The reason why I think it’s a really good example is that this one is done with recycled cotton and pre-consumer waste that is then used to make it into this. By designing it in this way it then really has longevity, it’s very flexible the way that you can use it. It’s about future proofing the item. The great thing with this, because it’s all natural so in theory it can go back to the earth. So you actually begin to design things thinking about their end of life. The quote from my brother is a very good one and the products that we made in this partnership really help to emphasise this.
My final question surrounds the ethos of the Raeburn business where the notions remaking, reducing, and recycling form its core tenets. You once said in an interview about doing less but better and how this sentiment is a guiding ethos across the Raeburn business. Part of doing less or choosing less but better is also about learning to be conscious of how we can consume. What are the first steps a consumer can take in leading a more sustainable lifestyle?

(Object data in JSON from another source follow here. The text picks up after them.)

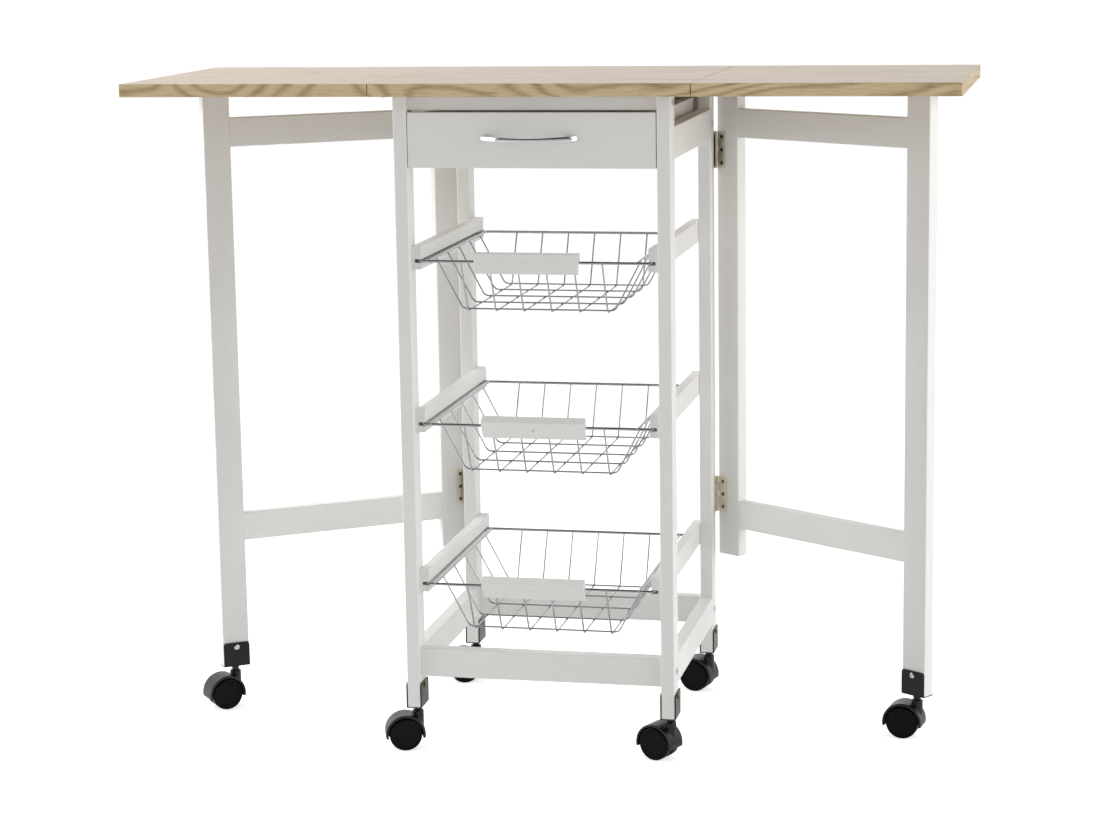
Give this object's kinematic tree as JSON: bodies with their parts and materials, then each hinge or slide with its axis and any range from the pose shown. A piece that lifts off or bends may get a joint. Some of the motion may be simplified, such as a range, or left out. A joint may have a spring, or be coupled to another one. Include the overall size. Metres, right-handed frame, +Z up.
{
  "type": "folding service trolley",
  "caption": "Narrow wheeled table with a fixed centre top, two drop leaves on swinging gate legs, a drawer and sliding wire baskets in a post frame.",
  "frame": {"origin": "on the floor, below the middle of the top, which is within 3 mm of the middle of the bounding box", "axes": "+Z up, +X to the right along the length of the top, front with the drawer towards -Y"},
  "size_m": [1.04, 0.3796, 0.85],
  "materials": {
    "white_painted_wood": "satin white paint",
    "oak_laminate": "matt pale oak laminate",
    "chrome_wire": "bright plated steel",
    "nickel_hinge": "dull nickel plate",
    "zinc_screw": "bright zinc plate",
    "black_nylon": "satin black",
    "black_steel": "satin black paint",
    "hardboard": "white coated panel"
  },
  "bodies": {
    "frame": {"centre_top": "oak_laminate", "leaf_hinge_plates": "nickel_hinge", "post_front_left": "white_painted_wood", "post_front_right": "white_painted_wood", "post_rear_left": "white_painted_wood", "post_rear_right": "white_painted_wood", "side_aprons": "white_painted_wood", "top_rail_front": "white_painted_wood", "apron_back": "white_painted_wood", "foot_rails": "white_painted_wood", "basket_runners": "white_painted_wood", "drawer_strips": "white_painted_wood", "top_angles": "zinc_screw", "frame_bolts": "zinc_screw", "frame_screws": "zinc_screw", "post_hinge_leaves": "nickel_hinge", "post_caster_brackets": "black_steel"},
    "leaf_left": {"leaf_left": "oak_laminate", "leaf_hinge_flaps_left": "nickel_hinge"},
    "leaf_right": {"leaf_right": "oak_laminate", "leaf_hinge_flaps_right": "nickel_hinge"},
    "drawer": {"drawer_front": "white_painted_wood", "drawer_sides": "white_painted_wood", "drawer_back": "white_painted_wood", "drawer_bottom": "hardboard", "drawer_handle": "chrome_wire", "drawer_handle_screws": "zinc_screw"},
    "basket_low": {"basket_low": "chrome_wire", "basket_low_grip": "white_painted_wood", "basket_low_grip_screw": "zinc_screw"},
    "basket_middle": {"basket_middle": "chrome_wire", "basket_middle_grip": "white_painted_wood", "basket_middle_grip_screw": "zinc_screw"},
    "basket_high": {"basket_high": "chrome_wire", "basket_high_grip": "white_painted_wood", "basket_high_grip_screw": "zinc_screw"},
    "gate_left": {"gate_left_stile": "white_painted_wood", "gate_left_leg": "white_painted_wood", "gate_left_rails": "white_painted_wood", "gate_left_hinge_leaves": "nickel_hinge", "gate_left_bracket": "black_steel", "gate_left_bracket_screws": "zinc_screw"},
    "gate_right": {"gate_right_stile": "white_painted_wood", "gate_right_leg": "white_painted_wood", "gate_right_rails": "white_painted_wood", "gate_right_hinge_leaves": "nickel_hinge", "gate_right_bracket": "black_steel", "gate_right_bracket_screws": "zinc_screw"},
    "caster_front_left": {"caster_front_left": "black_nylon"},
    "wheels_front_left": {"wheels_front_left": "black_nylon"},
    "caster_front_right": {"caster_front_right": "black_nylon"},
    "wheels_front_right": {"wheels_front_right": "black_nylon"},
    "caster_rear_left": {"caster_rear_left": "black_nylon"},
    "wheels_rear_left": {"wheels_rear_left": "black_nylon"},
    "caster_rear_right": {"caster_rear_right": "black_nylon"},
    "wheels_rear_right": {"wheels_rear_right": "black_nylon"},
    "caster_gate_left": {"caster_gate_left": "black_nylon"},
    "wheels_gate_left": {"wheels_gate_left": "black_nylon"},
    "caster_gate_right": {"caster_gate_right": "black_nylon"},
    "wheels_gate_right": {"wheels_gate_right": "black_nylon"}
  },
  "joints": [
    {"name": "leaf_left_hinge", "type": "hinge", "parent": "frame", "child": "leaf_left", "pos_m": [-0.1995, 0, 0.831], "axis": [0, 1, 0], "range_deg": [0, 2]},
    {"name": "leaf_right_hinge", "type": "hinge", "parent": "frame", "child": "leaf_right", "pos_m": [0.1995, 0, 0.831], "axis": [0, -1, 0], "range_deg": [0, 2]},
    {"name": "drawer_slide", "type": "slide", "parent": "frame", "child": "drawer", "axis": [0, -1, 0], "range_m": [0, 0.22]},
    {"name": "basket_low_slide", "type": "slide", "parent": "frame", "child": "basket_low", "axis": [0, -1, 0], "range_m": [0, 0.24]},
    {"name": "basket_middle_slide", "type": "slide", "parent": "frame", "child": "basket_middle", "axis": [0, -1, 0], "range_m": [0, 0.24]},
    {"name": "basket_high_slide", "type": "slide", "parent": "frame", "child": "basket_high", "axis": [0, -1, 0], "range_m": [0, 0.24]},
    {"name": "gate_right_swing", "type": "hinge", "parent": "frame", "child": "gate_right", "pos_m": [0.1748, 0.1769, 0.5], "axis": [0, 0, 1], "range_deg": [-44, 34]},
    {"name": "gate_left_swing", "type": "hinge", "parent": "frame", "child": "gate_left", "pos_m": [-0.1748, 0.1769, 0.5], "axis": [0, 0, -1], "range_deg": [-43, 35]},
    {"name": "caster_front_left_swivel", "type": "hinge", "parent": "frame", "child": "caster_front_left", "pos_m": [-0.164, -0.1485, 0.05], "axis": [0, 0, 1], "continuous": true},
    {"name": "caster_front_right_swivel", "type": "hinge", "parent": "frame", "child": "caster_front_right", "pos_m": [0.164, -0.1485, 0.05], "axis": [0, 0, 1], "continuous": true},
    {"name": "caster_rear_left_swivel", "type": "hinge", "parent": "frame", "child": "caster_rear_left", "pos_m": [-0.164, 0.1645, 0.05], "axis": [0, 0, 1], "continuous": true},
    {"name": "caster_rear_right_swivel", "type": "hinge", "parent": "frame", "child": "caster_rear_right", "pos_m": [0.164, 0.1645, 0.05], "axis": [0, 0, 1], "continuous": true},
    {"name": "caster_gate_left_swivel", "type": "hinge", "parent": "gate_left", "child": "caster_gate_left", "pos_m": [-0.45738, -0.00778, 0.05], "axis": [0, 0, 1], "continuous": true},
    {"name": "caster_gate_right_swivel", "type": "hinge", "parent": "gate_right", "child": "caster_gate_right", "pos_m": [0.46056, -0.00282, 0.05], "axis": [0, 0, 1], "continuous": true},
    {"name": "wheels_front_left_spin", "type": "hinge", "parent": "caster_front_left", "child": "wheels_front_left", "pos_m": [-0.18007, -0.15404, 0.021], "axis": [0.3256, -0.9455, 0], "continuous": true},
    {"name": "wheels_front_right_spin", "type": "hinge", "parent": "caster_front_right", "child": "wheels_front_right", "pos_m": [0.14835, -0.14186, 0.021], "axis": [-0.3907, -0.9205, 0], "continuous": true},
    {"name": "wheels_rear_left_spin", "type": "hinge", "parent": "caster_rear_left", "child": "wheels_rear_left", "pos_m": [-0.17997, 0.15869, 0.021], "axis": [0.342, -0.9397, 0], "continuous": true},
    {"name": "wheels_rear_right_spin", "type": "hinge", "parent": "caster_rear_right", "child": "wheels_rear_right", "pos_m": [0.14758, 0.1689, 0.021], "axis": [-0.2588, -0.9659, 0], "continuous": true},
    {"name": "wheels_gate_left_spin", "type": "hinge", "parent": "caster_gate_left", "child": "wheels_gate_left", "pos_m": [-0.4704, -0.0187, 0.021], "axis": [0.6428, -0.766, 0], "continuous": true},
    {"name": "wheels_gate_right_spin", "type": "hinge", "parent": "caster_gate_right", "child": "wheels_gate_right", "pos_m": [0.44377, -0.00016, 0.021], "axis": [-0.1564, -0.9877, 0], "continuous": true}
  ]
}
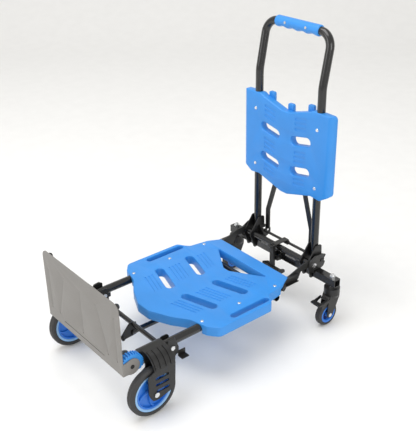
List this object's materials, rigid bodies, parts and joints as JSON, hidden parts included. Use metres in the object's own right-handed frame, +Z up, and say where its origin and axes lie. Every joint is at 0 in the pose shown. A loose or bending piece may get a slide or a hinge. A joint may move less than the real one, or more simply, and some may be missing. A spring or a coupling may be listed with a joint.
{
  "type": "folding platform cart",
  "caption": "Folding platform cart with a moulded deck on tube rails, a hinged toe plate with folding side wheels, and a folding loop handle carrying swivel casters and a back panel.",
  "frame": {"origin": "on the floor under the middle of the object's box, with the cart upright on its four wheels", "axes": "+Z up, -Y towards the toe plate, +Y towards the handle, +X to the left of a person who pushes the cart"},
  "size_m": [0.502, 0.818, 0.915],
  "materials": {
    "black_tube": "gloss black",
    "black_steel": "satin black",
    "grey_steel": "satin grey",
    "dark_plate": "satin dark grey",
    "blue_plastic": "fine texture",
    "hub_plastic": "smooth",
    "tyre": "matte",
    "rubber": "matte",
    "zinc": "bright zinc"
  },
  "bodies": {
    "base_frame": {"base_rail_left": "black_tube", "base_rail_right": "black_tube", "front_cross_tube": "black_tube", "rear_cross_tube": "black_tube", "centre_rail": "black_tube", "centre_gussets": "black_steel", "rail_saddles": "black_steel", "saddle_bolts": "zinc", "deck": "blue_plastic", "deck_screws": "zinc", "hinge_arm_left": "dark_plate", "hinge_arm_right": "dark_plate", "arm_bolts": "black_steel", "toe_hinge_lugs": "black_steel"},
    "toe_plate": {"toe_plate": "grey_steel", "toe_cams": "blue_plastic", "toe_pivots": "black_steel", "toe_bumpers": "rubber"},
    "handle": {"handle_legs": "black_tube", "handle_uppers": "black_tube", "handle_corners": "black_tube", "handle_bar": "black_tube", "grip": "blue_plastic", "grip_screws": "zinc", "back_panel": "blue_plastic", "panel_screws": "zinc", "brace_bars": "black_steel", "brace_cross_tube": "black_tube", "rear_beam": "black_tube", "foot_brackets": "black_steel", "sector_plates": "dark_plate", "hinge_tube": "black_tube", "hinge_bolts": "zinc", "brace_feet": "black_steel", "latch_springs": "zinc", "pedal_bracket": "black_steel", "caster_kingpins": "zinc"},
    "latch": {"latch_rod": "black_steel"},
    "pedal": {"release_pedal": "black_steel"},
    "wheel_bracket_left": {"wheel_bracket_left": "black_steel", "front_axle_left": "zinc"},
    "front_wheel_left": {"front_hub_left": "hub_plastic", "front_tyre_left": "tyre"},
    "lock_lever_left": {"lock_lever_left": "black_steel"},
    "caster_left": {"caster_fork_left": "black_steel", "caster_axle_left": "zinc"},
    "caster_wheel_left": {"caster_hub_left": "hub_plastic", "caster_tyre_left": "tyre"},
    "brake_left": {"brake_lever_left": "black_steel"},
    "wheel_bracket_right": {"wheel_bracket_right": "black_steel", "front_axle_right": "zinc"},
    "front_wheel_right": {"front_hub_right": "hub_plastic", "front_tyre_right": "tyre"},
    "lock_lever_right": {"lock_lever_right": "black_steel"},
    "caster_right": {"caster_fork_right": "black_steel", "caster_axle_right": "zinc"},
    "caster_wheel_right": {"caster_hub_right": "hub_plastic", "caster_tyre_right": "tyre"},
    "brake_right": {"brake_lever_right": "black_steel"}
  },
  "joints": [
    {"name": "toe_plate_fold", "type": "hinge", "parent": "base_frame", "child": "toe_plate", "pos_m": [0, -0.379, 0.168], "axis": [-1, 0, 0], "range_deg": [0, 90]},
    {"name": "handle_fold", "type": "hinge", "parent": "base_frame", "child": "handle", "pos_m": [0, 0.332, 0.182], "axis": [1, 0, 0], "range_deg": [-90, 90]},
    {"name": "latch_slide", "type": "slide", "parent": "handle", "child": "latch", "axis": [0, 1, 0], "range_m": [0, 0.0125]},
    {"name": "pedal_press", "type": "hinge", "parent": "handle", "child": "pedal", "pos_m": [0, 0.318, 0.148], "axis": [-1, 0, 0], "range_deg": [0, 12], "stiffness_Nm_per_rad": 0.6, "springref_deg": -11.46},
    {"name": "wheel_fold_left", "type": "hinge", "parent": "base_frame", "child": "wheel_bracket_left", "pos_m": [0.169, -0.3, 0.168], "axis": [0, 1, 0], "range_deg": [0, 90]},
    {"name": "front_wheel_spin_left", "type": "hinge", "parent": "wheel_bracket_left", "child": "front_wheel_left", "pos_m": [0.208, -0.334, 0.075], "axis": [1, 0, 0], "continuous": true},
    {"name": "wheel_lock_left", "type": "hinge", "parent": "base_frame", "child": "lock_lever_left", "pos_m": [0.188, -0.247, 0.163], "axis": [1, 0, 0], "range_deg": [0, 12]},
    {"name": "caster_swivel_left", "type": "hinge", "parent": "handle", "child": "caster_left", "pos_m": [0.226, 0.35, 0.09], "axis": [0, 0, 1], "continuous": true},
    {"name": "caster_spin_left", "type": "hinge", "parent": "caster_left", "child": "caster_wheel_left", "pos_m": [0.226, 0.328, 0.04], "axis": [1, 0, 0], "continuous": true},
    {"name": "caster_brake_left", "type": "hinge", "parent": "caster_left", "child": "brake_left", "pos_m": [0.226, 0.316, 0.0965], "axis": [1, 0, 0], "range_deg": [0, 5]},
    {"name": "wheel_fold_right", "type": "hinge", "parent": "base_frame", "child": "wheel_bracket_right", "pos_m": [-0.169, -0.3, 0.168], "axis": [0, -1, 0], "range_deg": [0, 90]},
    {"name": "front_wheel_spin_right", "type": "hinge", "parent": "wheel_bracket_right", "child": "front_wheel_right", "pos_m": [-0.208, -0.334, 0.075], "axis": [1, 0, 0], "continuous": true},
    {"name": "wheel_lock_right", "type": "hinge", "parent": "base_frame", "child": "lock_lever_right", "pos_m": [-0.188, -0.247, 0.163], "axis": [1, 0, 0], "range_deg": [0, 12]},
    {"name": "caster_swivel_right", "type": "hinge", "parent": "handle", "child": "caster_right", "pos_m": [-0.226, 0.35, 0.09], "axis": [0, 0, -1], "continuous": true},
    {"name": "caster_spin_right", "type": "hinge", "parent": "caster_right", "child": "caster_wheel_right", "pos_m": [-0.226, 0.328, 0.04], "axis": [1, 0, 0], "continuous": true},
    {"name": "caster_brake_right", "type": "hinge", "parent": "caster_right", "child": "brake_right", "pos_m": [-0.226, 0.316, 0.0965], "axis": [1, 0, 0], "range_deg": [0, 5]}
  ],
  "couplings": [
    {"joint": "wheel_fold_left", "follows": "toe_plate_fold", "ratio": 1},
    {"joint": "wheel_fold_right", "follows": "toe_plate_fold", "ratio": 1},
    {"joint": "latch_slide", "follows": "pedal_press", "m_per_rad": 0.0573}
  ]
}
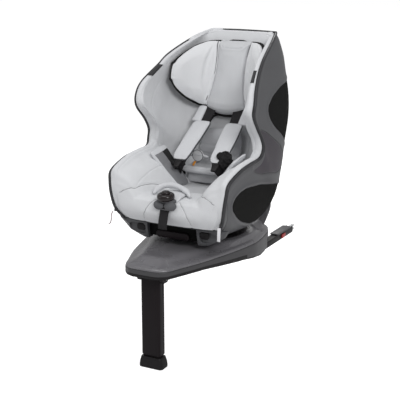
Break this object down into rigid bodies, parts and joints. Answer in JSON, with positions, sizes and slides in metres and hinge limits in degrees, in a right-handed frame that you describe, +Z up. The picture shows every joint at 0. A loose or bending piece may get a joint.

I think we’ve all been guilty about having a glut of stuff. We have too much overall, and I think we need to be more considered about the items we’re purchasing—do we need them and do we need them in such volume. I think that’s a really key provocation and it’s obviously a tricky one for me because I need to run a business—a clothing business—so we of course want people to buy clothing. But then we also want to make sure it’s done in a right way and that’s why we do offer things like free repairs for life. And actually asking people to do their research on brands is also key. Because you’ll realise quite quickly the brands or companies that are talking but not doing and the ones that are really doing. I just think as well, it’s really important to be fair with yourself, you can’t change everything overnight. And you shouldn’t get demoralised if you set an ambition that you can’t achieve. I think if we just try to make incremental changes towards improving things that’s great, that’s absolutely fine, that’s what I try to do.